The challenge drew a good crowd, which was entertained by the thrills and spills of the three teams competing under pressure, with not only the fastest time being needed to win, but also those with the least penalties for failing to properly complete parts of the course.
The stages to be completed included:
- Building a drench gun, calibrating it and then emptying and filling two bottles to a certaiin volume.
- They then had to construct an electric fence and test it to make sure it was working.
- Then they moved onto a plank-walking challenge. This one was not directly related to farming, but was a teamwork exercise where all four team members had to walk on two planks for a set distance.
- As they came off the planks, one team member had to eat a cheese toastie.
- Once the toastie was finished, they then had to lead an alpaca before digging through a bucket of straw to find a dozen buried eggs, which they had to toss to a teammate at a distance of about 10-15 metres.
- Once the eggs were all found and caught, the teams moved onto a first aid challenge, where to first aid procedures had to be completed.
- Then they dressed into personal protective equipment, got a fire pump started and had to extinguish a fire.
- All this before removing the PPE, and rolling a 200 kilogram wool bale back to the finish line.
Zac Ruddock, from the winning Albion Park team, said eating the cheese toastie was the hardest part of the whole challenge.
"I was definitely struggling with that toastie - it was rough man. It was very dry," he said.
I was definitely struggling with that toastie - it was rough man.

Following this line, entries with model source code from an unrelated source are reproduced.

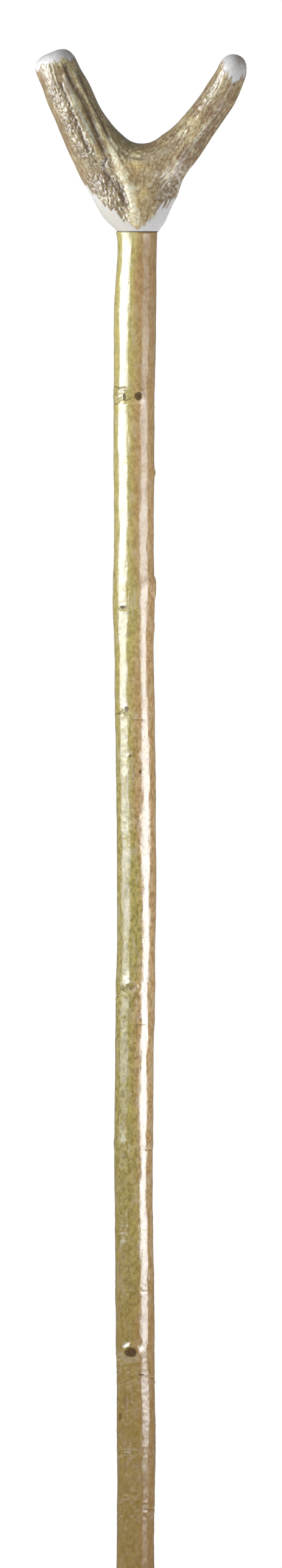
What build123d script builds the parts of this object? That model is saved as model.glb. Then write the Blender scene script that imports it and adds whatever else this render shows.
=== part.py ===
from build123d import *

import os
from math import cos, radians, sin

# Thumb stick: a forked antler handle on a bark-on hazel shank, with a metal ferrule at its foot.
#
# Millimetres, +Z up along the shank. The origin is the centre of the ferrule's flat underside.
# X runs across the fork, from the thick arm (-X) to the thin arm (+X), and Y through its thickness.
# Nothing on the stick moves: a threaded stud bedded in epoxy ties the handle to the shank, and the
# ferrule is glued and pinned over a tenon turned on the shank's lower end.

# ---- driving dimensions ----
OVERALL_HEIGHT = 1300.0
FORK_HEIGHT = 111.0
SHANK_TOP_RADIUS = 12.5
FORK_SEAT_Z = OVERALL_HEIGHT - FORK_HEIGHT  # underside of the antler
FORK_SEAT_X = 1.5  # the shank's slight bow leaves its top end off the foot's centre line
FORK_SEAT_Y = -0.6
GLUE_FILM = 0.3

FERRULE_RADIUS = 11.0
FERRULE_WALL = 1.0
FERRULE_TOP_Z = 34.0
FERRULE_RIM_Z = 1.2  # the steel tread stands this far below the brass
FERRULE_RIM_ROUND = 0.6
TREAD_THICKNESS = 4.0
TREAD_CHAMFER = 0.8
FERRULE_PIN_RADIUS = 0.8
FERRULE_PIN_Z = 24.0
FERRULE_PIN_DEPTH = 9.0
FERRULE_PIN_STUB = 1.0  # length of wire that is filed off outside the ferrule

STUD_RADIUS = 4.0  # M8 studding
STUD_ROOT_RADIUS = 3.35
STUD_PITCH = 1.25
STUD_CREST = 0.2  # length of the flat on a crest and of the flat in a root
STUD_IN_ANTLER = 37.5
STUD_IN_SHANK = 57.5
STUD_BORE_RADIUS = 4.75
STUD_BORE_SPARE = 1.0  # how much deeper each hole is than the stud reaches

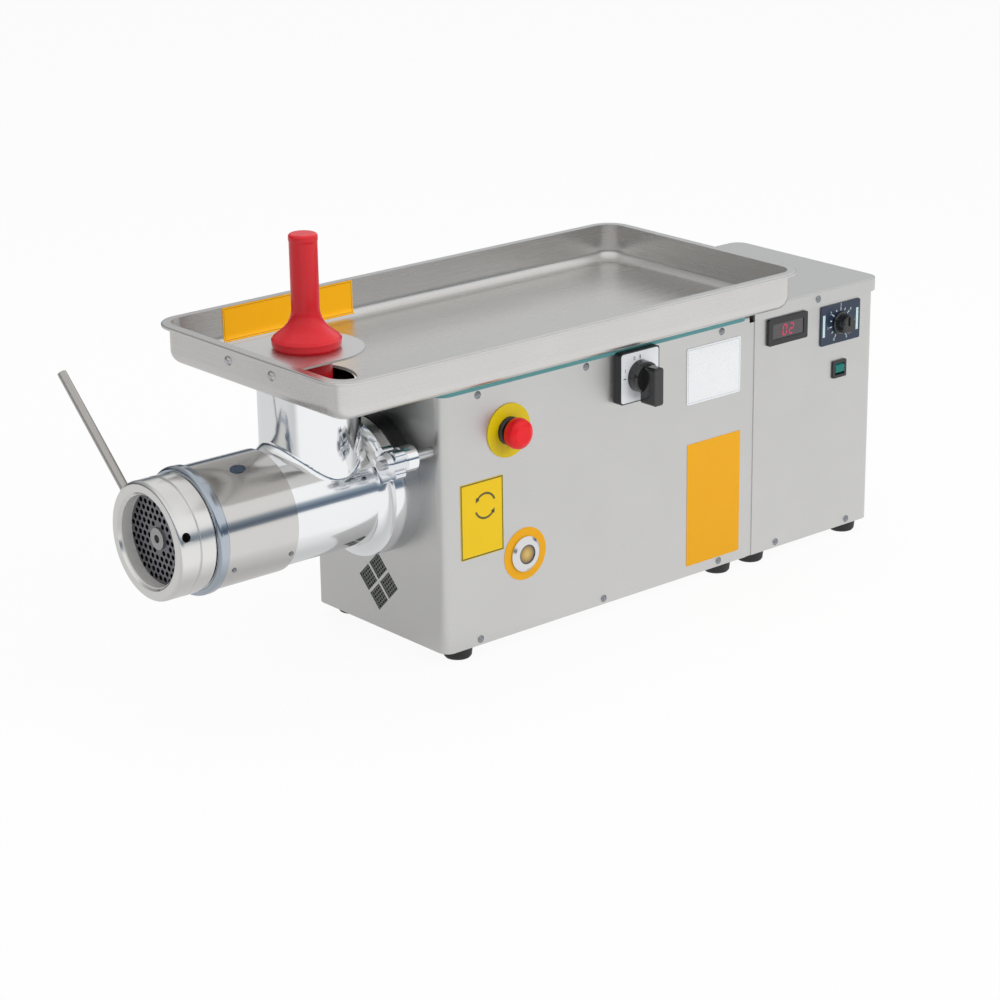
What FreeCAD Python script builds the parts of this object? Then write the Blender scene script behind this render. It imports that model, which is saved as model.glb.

It was very dry
The winning team said they hadn't done much practice, but had competed in the Milton and Albion Park shows in the lead up.
"We just winged it - it was team work, " said Kara, as she explained their minimal preparation.
The team had originally heard about the competiton via their friend, Ryan McParland, one of this year's Rural Achievers who is from a dairy farm at Jamberoo and is also the president of The Ag Group (TAG).
One move that did save the team some time was how they got out of their PPE overalls.
Madeline said they had watched some videos of former competions and they noticed people were getting their overalls caught on their boots which was slowing them down.
Durign the race, she puled them halfway down, laid down on her back and got one of her team mates to pull them off from there.
"We watched some old clips and noticed people getting the cuffs caught on their boots, so we came up with that last night," she said.
From here, the winning Albion Park team will go on to represent NSW at the national final at either Sydney or Adelaide.